Rows from an object dataset
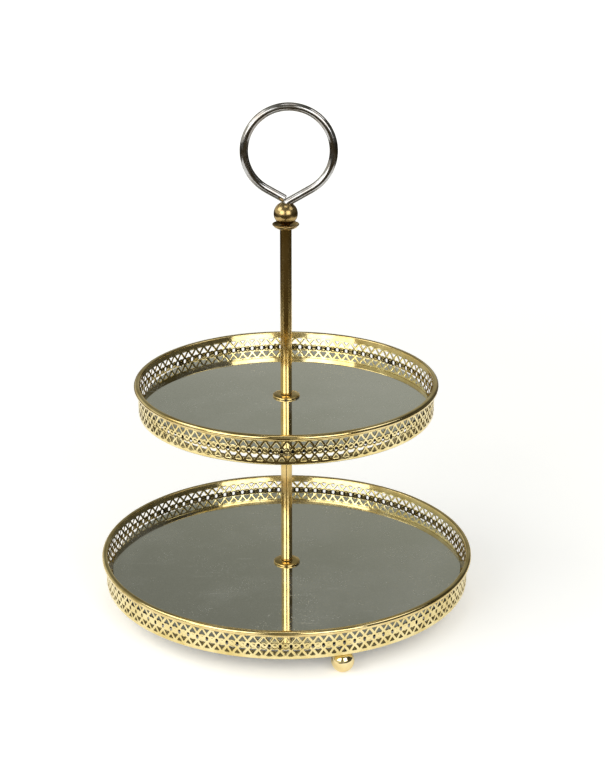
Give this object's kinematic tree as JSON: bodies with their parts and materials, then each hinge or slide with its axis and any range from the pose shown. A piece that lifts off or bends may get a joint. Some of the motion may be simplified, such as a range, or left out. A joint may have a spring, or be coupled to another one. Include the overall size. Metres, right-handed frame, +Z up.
{
  "type": "tiered cake stand",
  "caption": "Tiered stand with round mirror trays inside pierced brass gallery walls, a screwed centre rod, a wire ring handle above a ball, and ball feet.",
  "frame": {"origin": "on the surface that the feet stand on, on the centre rod's axis", "axes": "+Z up along the centre rod; the front faces -Y and the handle's ring lies across it, in the XZ plane"},
  "size_m": [0.3, 0.3, 0.4074],
  "materials": {
    "gallery_brass": "polished gold-coloured plate, lightly tarnished",
    "rim_brass": "polished, warm gold",
    "rod_brass": "satin polished",
    "foot_brass": "bright polished",
    "knob_brass": "polished, slightly bronzed",
    "mirror_glass": "clear mirror with dust and fine scratches",
    "backing_felt": "matt black felt",
    "zinc_steel": "zinc plated",
    "handle_nickel": "nickel plated, slightly worn"
  },
  "bodies": {
    "base": {"lower_gallery_wall": "gallery_brass", "lower_rim_bead": "rim_brass", "lower_bottom_lip": "gallery_brass", "lower_base_plate": "zinc_steel", "lower_mirror_pad": "backing_felt", "lower_mirror": "mirror_glass", "foot_ball_front": "foot_brass", "foot_ball_right": "foot_brass", "foot_ball_left": "foot_brass", "foot_screw_front": "zinc_steel", "foot_screw_right": "zinc_steel", "foot_screw_left": "zinc_steel", "base_washer": "zinc_steel", "base_screw": "zinc_steel", "lower_rod_flange": "rod_brass", "lower_rod": "rod_brass", "lower_rod_bottom_plug": "zinc_steel", "lower_rod_top_plug": "zinc_steel", "support_flange": "rod_brass"},
    "upper_tray": {"upper_gallery_wall": "gallery_brass", "upper_rim_bead": "rim_brass", "upper_bottom_lip": "gallery_brass", "upper_base_plate": "zinc_steel", "upper_mirror_pad": "backing_felt", "upper_mirror": "mirror_glass"},
    "rod_flange": {"upper_rod_flange": "rod_brass"},
    "upper_rod": {"upper_rod": "rod_brass", "upper_rod_top_plug": "zinc_steel", "upper_rod_bottom_plug": "zinc_steel", "tier_stud": "zinc_steel"},
    "saucer": {"saucer_collar": "knob_brass"},
    "handle": {"handle_loop": "handle_nickel", "ball_knob": "knob_brass"}
  },
  "joints": [
    {"name": "upper_tray_turn", "type": "hinge", "parent": "base", "child": "upper_tray", "pos_m": [0, 0, 0.1725], "axis": [0, 0, 1], "continuous": true},
    {"name": "upper_rod_lift", "type": "slide", "parent": "base", "child": "rod_flange", "axis": [0, 0, 1], "range_m": [0, 0.008]},
    {"name": "upper_rod_turn", "type": "hinge", "parent": "rod_flange", "child": "upper_rod", "pos_m": [0, 0, 0.24], "axis": [0, 0, 1], "range_deg": [0, 3645]},
    {"name": "handle_lift", "type": "slide", "parent": "upper_rod", "child": "saucer", "axis": [0, 0, 1], "range_m": [0, 0.008]},
    {"name": "handle_turn", "type": "hinge", "parent": "saucer", "child": "handle", "pos_m": [0, 0, 0.32], "axis": [0, 0, 1], "range_deg": [0, 3645]}
  ],
  "couplings": [
    {"joint": "upper_rod_turn", "follows": "upper_rod_lift", "rad_per_m": 7854},
    {"joint": "handle_turn", "follows": "handle_lift", "rad_per_m": 7854}
  ]
}
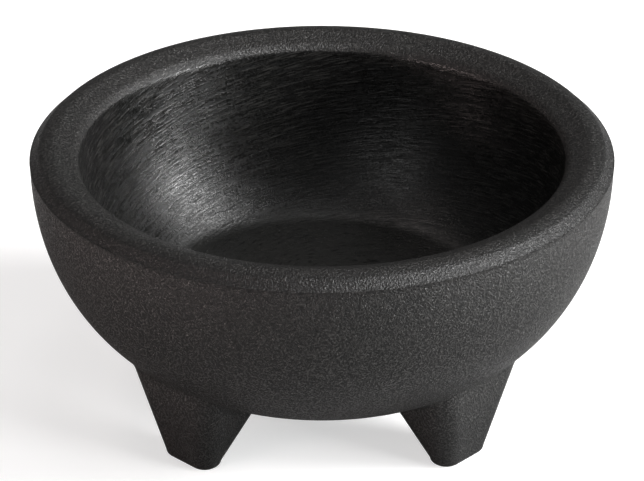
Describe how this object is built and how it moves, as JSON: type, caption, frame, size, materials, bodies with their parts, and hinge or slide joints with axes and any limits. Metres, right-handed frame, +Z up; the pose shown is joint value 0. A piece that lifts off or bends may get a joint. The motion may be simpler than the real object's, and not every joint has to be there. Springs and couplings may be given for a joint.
{
  "type": "molcajete",
  "caption": "Thick-walled round molcajete bowl in dark grained plastic, with a wide rounded rim and tapered feet.",
  "frame": {"origin": "middle of the footprint, on the surface the feet stand on", "axes": "+Z up, -Y towards the front, which lies between two feet"},
  "size_m": [0.16, 0.16, 0.079],
  "materials": {
    "charcoal_plastic": "charcoal moulded plastic, grained and matt outside and on the rim, smoother and satin inside"
  },
  "bodies": {
    "root": {"bowl": "charcoal_plastic", "foot_front_left": "charcoal_plastic", "foot_front_right": "charcoal_plastic", "foot_rear_left": "charcoal_plastic", "foot_rear_right": "charcoal_plastic"}
  },
  "joints": []
}
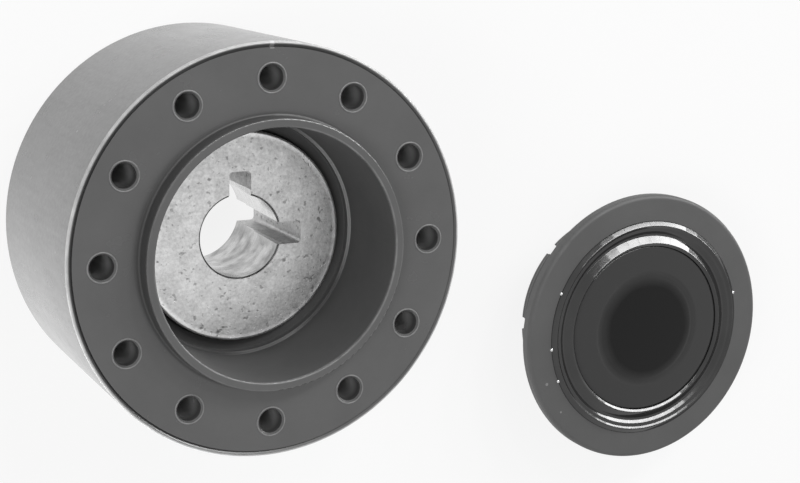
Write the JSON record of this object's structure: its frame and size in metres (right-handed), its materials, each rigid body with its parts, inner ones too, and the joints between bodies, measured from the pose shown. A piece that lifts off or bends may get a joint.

*INSTRUCTIONS FOR THE TASK*
Starting at the line that contains "Describe how this", copy each line exactly through the end of the listing above. Include that first line and the last one, and add nothing.

*TASK OUTPUT*
Describe how this object is built and how it moves, as JSON: type, caption, frame, size, materials, bodies with their parts, and hinge or slide joints with axes and any limits. Metres, right-handed frame, +Z up; the pose shown is joint value 0. A piece that lifts off or bends may get a joint. The motion may be simpler than the real object's, and not every joint has to be there. Springs and couplings may be given for a joint.
{
  "type": "molcajete",
  "caption": "Thick-walled round molcajete bowl in dark grained plastic, with a wide rounded rim and tapered feet.",
  "frame": {"origin": "middle of the footprint, on the surface the feet stand on", "axes": "+Z up, -Y towards the front, which lies between two feet"},
  "size_m": [0.16, 0.16, 0.079],
  "materials": {
    "charcoal_plastic": "charcoal moulded plastic, grained and matt outside and on the rim, smoother and satin inside"
  },
  "bodies": {
    "root": {"bowl": "charcoal_plastic", "foot_front_left": "charcoal_plastic", "foot_front_right": "charcoal_plastic", "foot_rear_left": "charcoal_plastic", "foot_rear_right": "charcoal_plastic"}
  },
  "joints": []
}
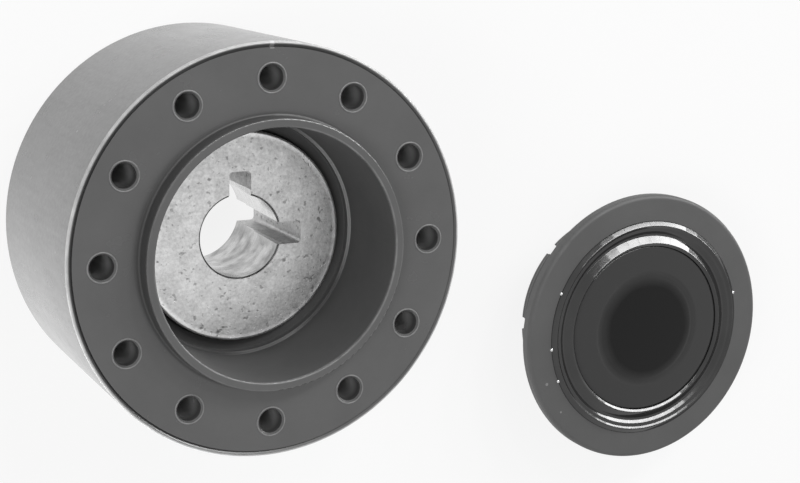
Write the JSON record of this object's structure: its frame and size in metres (right-handed), its materials, each rigid body with its parts, inner ones too, and the joints between bodies, measured from the pose shown. A piece that lifts off or bends may get a joint.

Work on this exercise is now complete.